The Bureau of Labor Statistics released its delayed Consumer Price Index (CPI) report on Friday, offering markets a long-awaited glimpse into the current inflation trend. Despite inflation levels remaining above the Federal Reserve’s 2% target, the report revealed a modest cooling in price increases across several sectors.

Headline CPI rose by 0.3% in September and 3% year-over-year, both slightly below economists’ expectations. Core CPI, which excludes volatile food and energy prices, increased by just 0.2% on the month and held steady at 3% annually. These softer figures helped reinforce market expectations of imminent interest rate cuts.

Markets React Positively to Data

Investors responded swiftly. According to CME Group’s FedWatch tool, markets are pricing in a near-certainty of a Federal Reserve rate cut at next week’s meeting, and now view two cuts before year-end as the most likely scenario. The probability that the Fed does not ease at least twice has dropped to just 4%.
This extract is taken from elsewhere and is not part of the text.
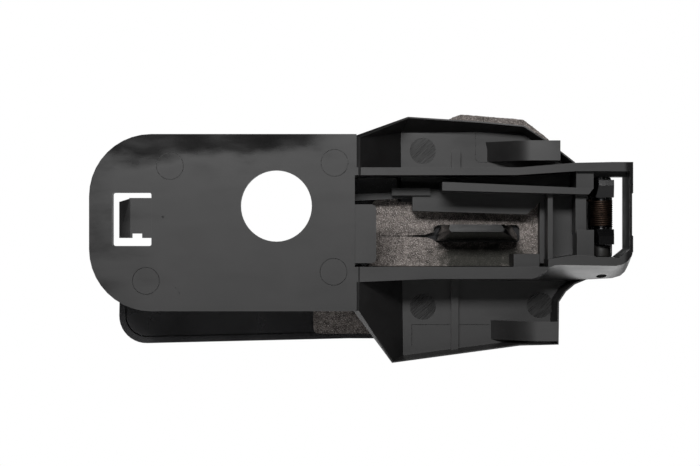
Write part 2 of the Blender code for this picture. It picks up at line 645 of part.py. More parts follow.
def build() -> None:
    """Makes every piece of the handle."""
    parts = make_collection("car_door_handle")
    black = make_material("moulded_black", (0.045, 0.044, 0.046), 0.5)
    arm_black = make_material("arm_black", (0.02, 0.02, 0.02), 0.35)
    gloss = make_material("gloss_black", (0.008, 0.008, 0.009), 0.12)
    foam_grey = make_material("foam_grey", (0.16, 0.14, 0.13), 0.95)
    steel = make_material("pin_steel", (0.55, 0.55, 0.56), 0.3, 1.0)
    wire = make_material("spring_wire", (0.3, 0.22, 0.17), 0.4, 1.0)
    rubber = make_material("buffer_rubber", (0.02, 0.02, 0.02), 0.8)
    nylon = make_material("nylon", (0.05, 0.05, 0.05), 0.55)
    base_housing(parts, black)
    moving = [lever_arm(parts, arm_black), grip_cover(parts, gloss), head_foam(parts, foam_grey)]
    moving += [cover_screw(i + 1, place, parts, steel) for i, place in enumerate(SCREWS)]
    moving += [rest_buffer(name, place, parts, rubber)
               for name, place in zip(("rest_buffer_upper", "rest_buffer_lower"), BUFFERS)]
    pivot_pin(parts, steel)
    pin_clip(parts, steel)
    ring("spacer_lower", 3.5, -13.3, -8.9, parts, nylon)
    return_spring(parts, wire)
    hang_on_pivot(moving, parts)
    shade(parts)


clear_scene()
HELPERS = make_collection("shapes_and_cutters", hidden=True)
build()
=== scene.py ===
"""The looks of an exterior car door handle, seen from the side that sits against the door.

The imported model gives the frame. Each class below is one sub-assembly: it keeps its sizes in millimetres as
fields, builds its meshes in the frame's place and dresses them. Depth runs along +Y, out of the door.
"""

import logging
import math
from contextlib import contextmanager
from dataclasses import dataclass
from enum import Enum
from typing import Callable, Iterator, Sequence

import bmesh
import bpy
from mathutils import Matrix, Vector


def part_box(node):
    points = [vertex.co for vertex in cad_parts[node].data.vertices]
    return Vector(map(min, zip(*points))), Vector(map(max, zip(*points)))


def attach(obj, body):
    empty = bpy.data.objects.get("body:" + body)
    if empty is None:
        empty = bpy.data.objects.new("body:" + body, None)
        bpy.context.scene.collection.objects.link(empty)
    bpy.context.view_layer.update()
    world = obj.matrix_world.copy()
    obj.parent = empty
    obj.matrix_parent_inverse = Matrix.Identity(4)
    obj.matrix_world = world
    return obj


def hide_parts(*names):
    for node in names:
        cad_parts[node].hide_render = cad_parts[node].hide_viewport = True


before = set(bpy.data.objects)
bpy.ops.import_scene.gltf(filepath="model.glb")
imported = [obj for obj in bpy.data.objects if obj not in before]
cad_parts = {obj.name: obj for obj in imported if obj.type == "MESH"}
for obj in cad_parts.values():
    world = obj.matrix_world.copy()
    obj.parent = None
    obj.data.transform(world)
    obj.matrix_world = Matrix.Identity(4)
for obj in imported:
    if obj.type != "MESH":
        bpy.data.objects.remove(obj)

MM = 0.001
SQUARE_ON = 0.9990
LOG = logging.getLogger("door_handle")
Object = bpy.types.Object
Socket = bpy.types.NodeSocket
Point = tuple[float, float]
Span = tuple[float, float]
Corner = tuple[float, float, float]
Place = tuple[float, float, float]
Color = tuple[float, float, float]


class Pick(Enum):
    """What edit mode selects."""

    VERT = "VERT"
    EDGE = "EDGE"
    FACE = "FACE"


class Body(Enum):
    """The two bodies of the handle."""

    BASE = "base"
    LEVER = "lever"


# ---- Modelling helpers ----


def activate(obj: Object) -> None:
    """Deselects everything, then selects one object and makes it active."""
    bpy.ops.object.select_all(action="DESELECT")
    obj.select_set(True)
    bpy.context.view_layer.objects.active = obj


@contextmanager
def editing(obj: Object, pick: Pick, chosen: Callable[..., bool]) -> Iterator[None]:
    """Opens edit mode with only the chosen elements selected, and closes it afterwards.

    Args:
        obj: the mesh object to edit.
        pick: whether vertices, edges or faces are chosen.
        chosen: says of each bmesh element whether it is selected.
    """
    activate(obj)
    bpy.ops.object.mode_set(mode="EDIT")
    bpy.ops.mesh.select_mode(type=pick.value)
    bpy.ops.mesh.select_all(action="DESELECT")
    mesh = bmesh.from_edit_mesh(obj.data)
    elements = {Pick.VERT: mesh.verts, Pick.EDGE: mesh.edges, Pick.FACE: mesh.faces}[pick]
    for element in [item for item in elements if chosen(item)]:
        element.select_set(True)
    bmesh.update_edit_mesh(obj.data)
    yield
    bpy.ops.object.mode_set(mode="OBJECT")


def every(_: object) -> bool:
    """Chooses every element."""
    return True


def middle(edge: bmesh.types.BMEdge) -> Vector:
    """The middle of an edge, in millimetres."""
    return (edge.verts[0].co + edge.verts[1].co) / (2 * MM)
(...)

The CPI report, although released amid a partial government shutdown, was compiled due to its critical role in calculating Social Security cost-of-living adjustments. Barring a resolution to the shutdown, it may be the last official economic report published in the near term.

Sector Highlights: Shelter, Apparel, Tech, and Labor

Shelter prices, which account for one-third of the CPI basket, showed slight relief. The index rose just 0.2% in September and remained steady at 3.6% annually. Owners’ equivalent rent—a key component that estimates rental value of owned homes—climbed only 0.1%, its smallest increase since November 2020.

In other categories, apparel prices rose by 0.7%, while sporting goods climbed 1%. However, technology prices continued to fall, with smartphones down 2.2% on the month and 14.9% year-over-year. Gardening and lawn care services, which are sensitive to labor market changes and immigration patterns, showed a sharp 13.9% annual increase.

Expert Views Reflect Cautious Optimism

Rick Rieder of BlackRock interpreted the CPI data as moderately positive. “Inflation readings are encouraging, albeit still above target. The trend suggests the Fed can proceed with rate cuts,” he stated. Krishna Guha of Evercore ISM echoed that tariff-related inflation appears limited to one-off impacts rather than long-term pressures.

Still, some analysts warned of uneven impacts across income groups. Joseph Brusuelas from RSK pointed to persistent increases in food, housing, and utility costs, disproportionately affecting middle and lower-income households. “Wage growth is slowing, and cost-of-living pressures remain intense for many,” he noted.